### MATERIAL

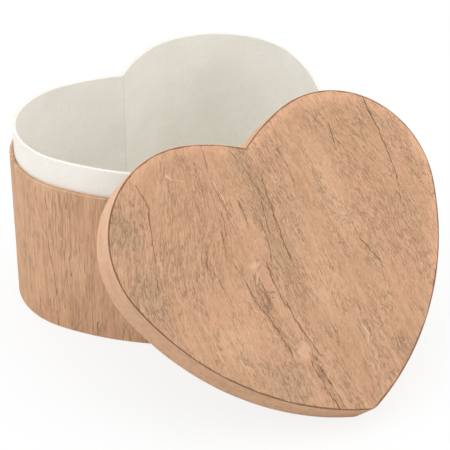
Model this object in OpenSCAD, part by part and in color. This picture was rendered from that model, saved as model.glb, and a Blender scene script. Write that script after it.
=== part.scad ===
// Heart-shaped rigid paperboard box: an open box with a white shoulder neck standing
// proud of its wall, and a shallow lift-off lid that telescopes over that neck.
// The lid is stored off the box, standing on its tip and leaning on the neck's point.
// Every layer follows one heart of tangent arcs, drawn at its own inset from the outer face.

/* [Heart outline] */
// Width of the box across both lobes, over the paper
body_w = 190; // [170:1:220]
// Radius of the round end of each lobe
lobe_r = 52; // [46:0.5:58]
// Radius of the flatter arc that runs from the lobe down into the cleft
cleft_r = 110; // [95:1:150]
// Direction at which the cleft arc takes over from the lobe, from the +X axis
cleft_turn = 105; // [98:0.5:110]
// Radius of the long flank between lobe and tip
flank_r = 147.5; // [135:0.5:170]
// Direction at which the flank takes over from the lobe, from the +X axis
flank_turn = -17.5; // [-24:0.5:-10]
// Radius of the rounded tip
tip_r = 10; // [8:0.5:16]

/* [Board and paper] */
// Thickness of the greyboard of wall, base and lid
board_t = 2; // [1.5:0.1:2.5]
// Thickness of the thinner greyboard of the neck
neck_board_t = 1.5; // [1:0.1:2]
// Thickness of the embossed wood-look covering paper
wrap_t = 0.3; // [0.2:0.05:0.4]
// Thickness of the smooth white lining paper
lining_t = 0.2; // [0.15:0.05:0.3]
// Gap left where the two ends of a bent strip of board meet at the cleft
butt_gap = 0.4; // [0.2:0.1:1]
// Width of the gummed stay tape across a butt joint
stay_w = 24; // [16:1:40]

/* [Box] */
// Height of the covered outer wall, from the surface it stands on
wall_h = 89; // [70:1:120]
// Depth of the covering paper turned in over the wall's top edge
turn_in = 12; // [8:1:20]
// Width of the covering paper turned under the bottom edge
turn_under = 12; // [8:1:18]
// How far the sheet under the bottom stops short of the outer face
base_margin = 2; // [1:0.5:6]
// How far the neck's white covering reaches down behind the wall's top edge
neck_lap = 14; // [8:1:24]

/* [Lid] */
// Height of the lid over its paper
lid_h = 19; // [14:0.5:28]
// How much larger the lid's outline is than the box's, all round
lid_ease = 0.4; // [0.25:0.05:0.8]
// Air left over the neck's edge when the lid is closed
neck_air = 0.3; // [0.1:0.1:1]
// How far the top sheet stops short of the lid's outer face
sheet_margin = 0.6; // [0.4:0.1:2]
// Width of the rim's covering paper turned over onto the lid's top
turn_over = 6; // [4:1:9]
// Gap between the edge of the lid's lining and the turned-in paper
lining_gap = 0.3; // [0.1:0.1:1]

/* [Lid at rest] */
// Pitch of the leaning lid about X
lean_pitch = 45; // [40:0.5:50]
// Roll of the leaning lid about Y
lean_roll = -4.5; // [-8:0.5:0]
// Turn of the leaning lid about Z
lean_yaw = -11; // [-16:0.5:-6]
// Sideways place of the leaning lid
lean_x = -29; // [-33:0.5:-25]
// Air between the lid's lining and the neck's edge that it leans towards
lean_gap = 0.35; // [0.3:0.05:0.8]

/* [Hidden] */
$fn = 180;

// A little more than a cut needs, so that it leaves no skin
over = 1;
// How far a sector's cutting wedge reaches, in radii
wedge_reach = 3;
// Direction of -X, level across the box from a lobe's centre
level_left = 180;
// How far lobe and tip are drawn past their larger neighbours, which makes the arcs cross
// where they would only touch
lap = 0.002;

wood_paper = "#CFA27F";
wood_rim = "#DDB08C";
white_paper = "#EBE8E1";
grey_board = "#A8A196";
kraft_tape = "#C3A079";

// Layers through the wall, as insets from its outer face
wall_board_in = wrap_t;
wall_hollow_in = wrap_t + board_t;
wall_in = 2 * wrap_t + board_t;
neck_board_in = wall_in + lining_t;
neck_hollow_in = neck_board_in + neck_board_t;
neck_in = neck_hollow_in + lining_t;

// Levels of the box
wrap_z = lining_t;
board_z = wrap_z + wrap_t;
floor_z = board_z + board_t;
neck_gap_z = wall_h - neck_lap;

// Layers through the lid's rim, as insets from the same outline
rim_out_in = -lid_ease;
rim_board_in = rim_out_in + wrap_t;
rim_hollow_in = rim_board_in + board_t;
rim_in = rim_hollow_in + wrap_t;

// Levels of the lid, from the rim's lower edge up
lid_sheet_z = lid_h - wrap_t;
lid_board_top_z = lid_sheet_z - wrap_t;
lid_board_z = lid_board_top_z - board_t;
lid_ceiling_z = lid_board_z - lining_t;

// The neck stands as proud of the wall as the closed lid has room for
neck_h = wall_h + lid_ceiling_z - neck_air;

// Centres of the outline's arcs, on the right-hand side
lobe_c = [body_w / 2 - lobe_r, 0];
cleft_c = lobe_c - (cleft_r - lobe_r) * heading(cleft_turn);
flank_c = lobe_c - (flank_r - lobe_r) * heading(flank_turn);
tip_c = [0, flank_c.y - sqrt(pow(flank_r - tip_r, 2) - pow(flank_c.x, 2))];
tip_turn = atan2(tip_c.y - flank_c.y, tip_c.x - flank_c.x);

function heading(angle) = [cos(angle), sin(angle)];

// How far the inset outline reaches along the unit vector u, from the origin
function reach_half(u, inset) =
    let (angle = atan2(u.y, u.x))
    angle < tip_turn ? tip_c * u + tip_r - inset
    : angle < flank_turn ? flank_c * u + flank_r - inset
    : lobe_c * u + lobe_r - inset;
function reach(u, inset) = reach_half([abs(u.x), u.y], inset);

// Upward axis of the leaning lid, and how its own X and Y rise
lid_up = [
    cos(lean_yaw) * sin(lean_roll) * cos(lean_pitch) + sin(lean_yaw) * sin(lean_pitch),
    sin(lean_yaw) * sin(lean_roll) * cos(lean_pitch) - cos(lean_yaw) * sin(lean_pitch),
    cos(lean_roll) * cos(lean_pitch),
];
lid_rise = [-sin(lean_roll), cos(lean_roll) * sin(lean_pitch)];

// Place of the centre of the lid's top: its tip stands on z = 0, and its lining comes
// within the lean gap of the outermost edge of the neck
lean_z = norm(lid_rise) * reach(-lid_rise / norm(lid_rise), rim_out_in) + lid_h * lid_up.z;
lid_side = [lid_up.x, lid_up.y];
neck_touch = norm(lid_side) * reach(lid_side / norm(lid_side), wall_in) + neck_h * lid_up.z;
lean_plane = neck_touch + lid_h - lid_ceiling_z + lean_gap;
lean_y = (lean_plane - lid_up.x * lean_x - lid_up.z * lean_z) / lid_up.y;

// ---- outline ----

// Part of a disc that lies between two directions from a corner inside it
module sector(centre, radius, corner, from, to) {
    far = wedge_reach * radius;
    mid = (from + to) / 2;
    intersection() {
        translate(centre) circle(r = radius);
        translate(corner)
            polygon([[0, 0], far * heading(from), far * heading(mid), far * heading(to)]);
    }
}

// Right-hand half of the heart. Lobe and tip are whole discs that meet their larger
// neighbours from inside, so that the four arcs run on into one another. At an inset
// deeper than the tip's radius the flanks meet in a point
module half_heart(inset) {
    far = wedge_reach * flank_r;
    intersection() {
        union() {
            sector(cleft_c, cleft_r - inset, lobe_c, cleft_turn, level_left);
            translate(lobe_c) circle(r = lobe_r - inset + lap);
            sector(flank_c, flank_r - inset, flank_c, tip_turn, flank_turn);
            if (inset < tip_r) translate(tip_c) circle(r = tip_r - inset + lap);
        }
        translate([0, -far]) square([far, 2 * far]);
    }
}

// Whole heart, drawn at an inset from the outer face of the box
module heart(inset) {
    half_heart(inset);
    mirror([1, 0]) half_heart(inset);
}

// Solid heart between two levels
module plate(inset, low, high) {
    translate([0, 0, low]) linear_extrude(high - low) heart(inset);
}

// Heart-shaped band between two insets and two levels
module band(outer, inner, low, high) {
    translate([0, 0, low])
        linear_extrude(high - low)
            difference() {
                heart(outer);
                heart(inner);
            }
}

// Strip of board bent round the heart, its ends butted at the cleft
module bent_strip(outer, inner, low, high) {
    difference() {
        band(outer, inner, low, high);
        translate([-butt_gap / 2, 0, low - over])
            cube([butt_gap, body_w, high - low + 2 * over]);
    }
}

// Length of gummed tape folded into the cleft over a butt joint
module stay(outer, inner, low, high) {
    intersection() {
        band(outer, inner, low, high);
        translate([-stay_w / 2, 0, low - over])
            cube([stay_w, body_w, high - low + 2 * over]);
    }
}

// ---- box ----

// Sheet that closes the underside over the turned-under paper
module base_sheet() {
    color(wood_paper) plate(base_margin, 0, wrap_z);
}

// Greyboard panel set inside the foot of the wall
module base_board() {
    color(grey_board) plate(wall_hollow_in, board_z, floor_z);
}

// Outer strip of greyboard
module wall_board() {
    color(grey_board) bent_strip(wall_board_in, wall_hollow_in, board_z, wall_h - wrap_t);
}

// Tape on the inside of the wall's butt joint, below the turned-in paper
module wall_stay() {
    color(kraft_tape) stay(wall_hollow_in, wall_hollow_in + lining_t, floor_z, wall_h - turn_in);
}

// Wood-look covering: up the wall, over its edge and down inside, and under the foot
module wall_wrap() {
    fold_z = wall_h - turn_in;
    color(wood_paper)
        difference() {
            plate(0, wrap_z, wall_h);
            plate(wall_board_in, board_z, fold_z);
            band(wall_board_in, wall_hollow_in, fold_z - over, wall_h - wrap_t);
            plate(wall_in, fold_z - over, wall_h + over);
            plate(turn_under, wrap_z - over, board_z + over);
        }
}

// Inner strip of thinner greyboard, standing on the base board
module neck_board() {
    color(grey_board) bent_strip(neck_board_in, neck_hollow_in, floor_z, neck_h - lining_t);
}

// Tape on the outside of the neck's butt joint, below its white covering
module neck_stay() {
    color(kraft_tape) stay(neck_board_in - lining_t, neck_board_in, floor_z, neck_gap_z);
}

// White covering of the neck: outside its proud band, over its edge and down to the floor
module neck_wrap() {
    color(white_paper)
        difference() {
            plate(wall_in, floor_z, neck_h);
            plate(neck_in, floor_z - over, neck_h + over);
            band(neck_board_in, neck_hollow_in, floor_z - over, neck_h - lining_t);
            band(wall_in - over, neck_hollow_in, floor_z - over, neck_gap_z);
        }
}

// White sheet on the floor of the box
module floor_lining() {
    color(white_paper) plate(neck_in + lining_gap, floor_z, floor_z + lining_t);
}

// ---- lid ----

// Stands a lid drawn flat, opening down, on its tip against the box
module leaning() {
    translate([lean_x, lean_y, lean_z])
        rotate([lean_pitch, lean_roll, lean_yaw])
            translate([0, 0, -lid_h])
                children();
}

// Greyboard panel set flush inside the rim
module lid_board() {
    color(grey_board) leaning() plate(rim_hollow_in, lid_board_z, lid_board_top_z);
}

// Strip of greyboard bent round the panel
module lid_rim_board() {
    color(grey_board) leaning() bent_strip(rim_board_in, rim_hollow_in, wrap_t, lid_board_top_z);
}

// Rim covering: over onto the top, down the rim, round its lower edge and up inside
module lid_rim_wrap() {
    color(wood_rim)
        leaning()
            difference() {
                plate(rim_out_in, 0, lid_sheet_z);
                plate(rim_in, -over, lid_board_z);
                band(rim_board_in, rim_hollow_in, wrap_t, lid_board_z + over);
                plate(rim_board_in, lid_board_z, lid_board_top_z);
                plate(turn_over, lid_board_z, lid_h);
            }
}

// White sheet on the underside of the panel
module lid_lining() {
    color(white_paper) leaning() plate(rim_in + lining_gap, lid_ceiling_z, lid_board_z);
}

// Wood-look sheet that covers the lid's top
module lid_sheet() {
    color(wood_paper) leaning() plate(rim_out_in + sheet_margin, lid_sheet_z, lid_h);
}

base_sheet();
base_board();
wall_board();
wall_stay();
wall_wrap();
neck_board();
neck_stay();
neck_wrap();
floor_lining();
lid_board();
lid_rim_board();
lid_rim_wrap();
lid_lining();
lid_sheet();
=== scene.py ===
"""Dresses a heart-shaped rigid gift box and its lift-off lid around their packed construction.

The box and the lid are board covered with paper. Each covering is a thin closed surface worked
out from one heart of tangent arcs: a section of folded paper carried round the outline at its
own inset, or a sheet cut to the outline. Lengths are in millimetres until a mesh is made.
"""
import logging
import math
from dataclasses import dataclass
from enum import Enum
from typing import Callable

import bpy
import numpy as np
from mathutils import Euler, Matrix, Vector
from numpy.typing import NDArray


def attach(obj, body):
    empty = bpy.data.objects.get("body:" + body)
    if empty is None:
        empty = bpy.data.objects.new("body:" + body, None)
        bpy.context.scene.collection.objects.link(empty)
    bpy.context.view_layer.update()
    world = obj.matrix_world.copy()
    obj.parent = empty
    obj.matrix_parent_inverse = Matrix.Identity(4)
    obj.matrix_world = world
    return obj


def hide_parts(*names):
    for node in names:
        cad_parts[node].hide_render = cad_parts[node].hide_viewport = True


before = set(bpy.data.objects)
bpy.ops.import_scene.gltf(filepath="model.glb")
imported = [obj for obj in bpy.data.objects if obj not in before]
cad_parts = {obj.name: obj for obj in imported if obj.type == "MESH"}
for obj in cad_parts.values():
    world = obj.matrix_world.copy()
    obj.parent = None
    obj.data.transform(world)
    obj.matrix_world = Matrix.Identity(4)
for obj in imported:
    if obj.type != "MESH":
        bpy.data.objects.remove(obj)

logging.basicConfig(level=logging.INFO, format="%(message)s")
LOG = logging.getLogger("gift_box")

Array = NDArray[np.float64]
Pair = tuple[float, float]
Triple = tuple[float, float, float]
Relief = Callable[[Array, Array], Array]
Socket = bpy.types.NodeSocket
Value = Socket | float | tuple

MM = 0.001
PER_METRE = 1000.0
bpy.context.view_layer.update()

# Spacing along the tip's tight arc, and places close to the cleft, in mm
TIP_STEP = 0.6
CLEFT_PLACES = (0.3, 0.8)
# Points on each fold's quarter circle, and the run beside it that keeps its shading, in mm
FOLD_POINTS = 7
FOLD_GUARD = 0.4
# A cut sheet's middle, the rounding of its edge, and the rings that keep the edge's shading, in mm
SHEET_MIDDLE = (0.0, -24.0)
SHEET_ROUNDING = 0.08
SHEET_RINGS = (0.5, 1.2, 2.2)
# Reach of its other rings, the margin in which its relief grows, and its middle's depth, in mm
SHEET_REACH = 70.0
RELIEF_MARGIN = 2.0
MIDDLE_DEPTH = 99.0
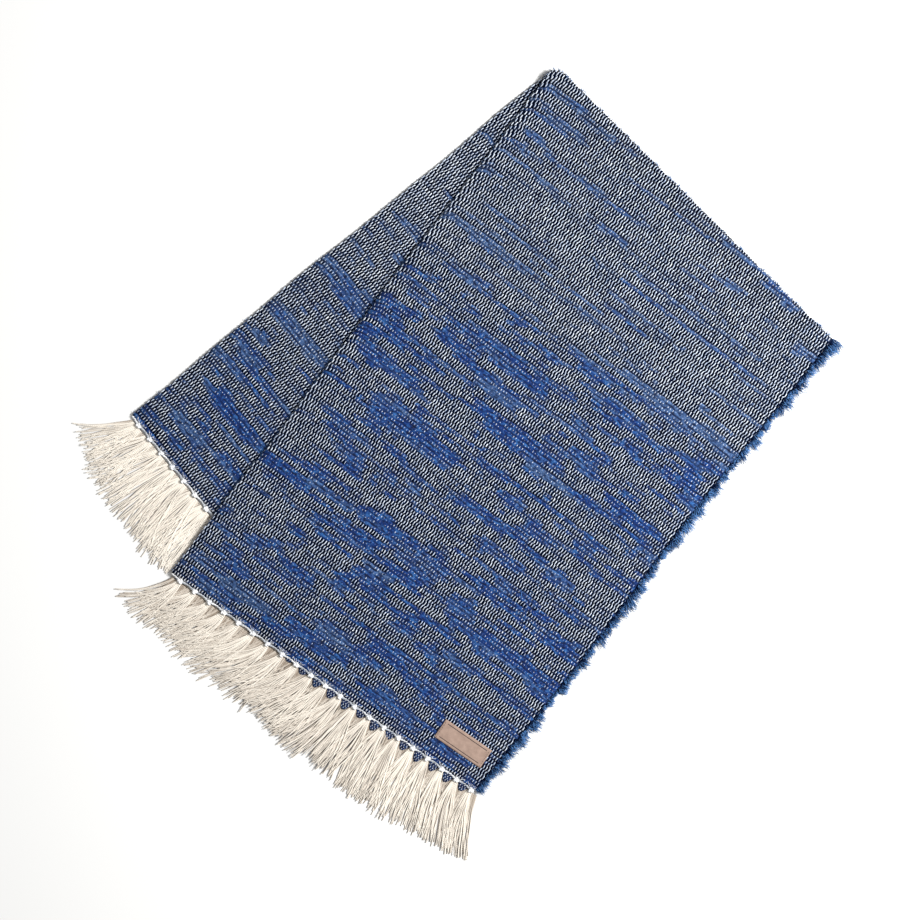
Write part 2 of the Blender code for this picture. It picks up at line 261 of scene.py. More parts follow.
def cloth_middle(across, along):
    """Places on the middle of the cloth's thickness."""
    across, along = (np.asarray(x, float) for x in np.broadcast_arrays(across, along))
    along = along + waver(across, along)
    fringe = between(FRINGE_LEFT, FRINGE_RIGHT, across)
    low = between(LOWER_LEFT, LOWER_RIGHT, across)
    upper_fold, _ = at_fold(across, np.full(across.shape, BEND_TOP))
    lower_fold, _ = at_fold(across, np.full(across.shape, BEND_LOW))
    upper_run = np.linalg.norm(upper_fold - fringe, axis=-1)
    lower_run = np.linalg.norm(lower_fold - low, axis=-1)
    bend_run = (BEND_TOP - BEND_LOW) / FOLD_WAY[0]
    at = along * (upper_run + bend_run + lower_run)

    on_upper = np.clip(at / upper_run, None, 1.0)
    upper = between(fringe, upper_fold, on_upper)
    upper[..., 0] += stray(1 - on_upper, across, 0.3)
    way = np.clip(BEND_TOP - (at - upper_run) * FOLD_WAY[0], BEND_LOW, BEND_TOP)
    round_it, height = at_fold(across, way)
    on_lower = np.clip((at - upper_run - bend_run) / lower_run, 0.0, None)
    lower = between(lower_fold, low, on_lower)
    lower[..., 0] += stray((1 - on_lower) * 0.9, across, 1.0) * smooth(8 * on_lower)

    is_upper, is_lower = at <= upper_run, at >= upper_run + bend_run
    plan = np.where(is_upper[..., None], upper, np.where(is_lower[..., None], lower, round_it))
    height = np.where(is_upper, THICK / 2 + lift(upper), np.where(is_lower, THICK / 2, height))
    return in_space(plan, height)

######

* _TASK TO CARRY OUT_
Give again, word for word, the lines of the listing, starting at its first line and ending with the line containing "the outer face.".

* _REPLY TO THE EXERCISE_
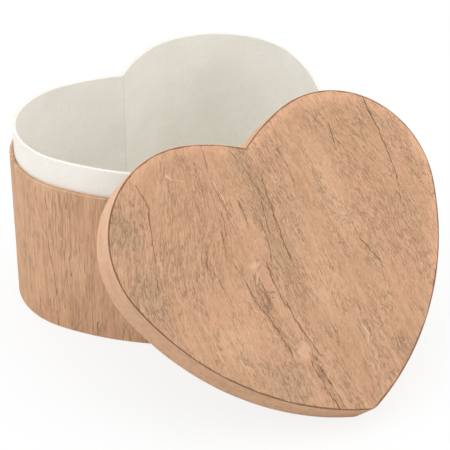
Model this object in OpenSCAD, part by part and in color. This picture was rendered from that model, saved as model.glb, and a Blender scene script. Write that script after it.
=== part.scad ===
// Heart-shaped rigid paperboard box: an open box with a white shoulder neck standing
// proud of its wall, and a shallow lift-off lid that telescopes over that neck.
// The lid is stored off the box, standing on its tip and leaning on the neck's point.
// Every layer follows one heart of tangent arcs, drawn at its own inset from the outer face.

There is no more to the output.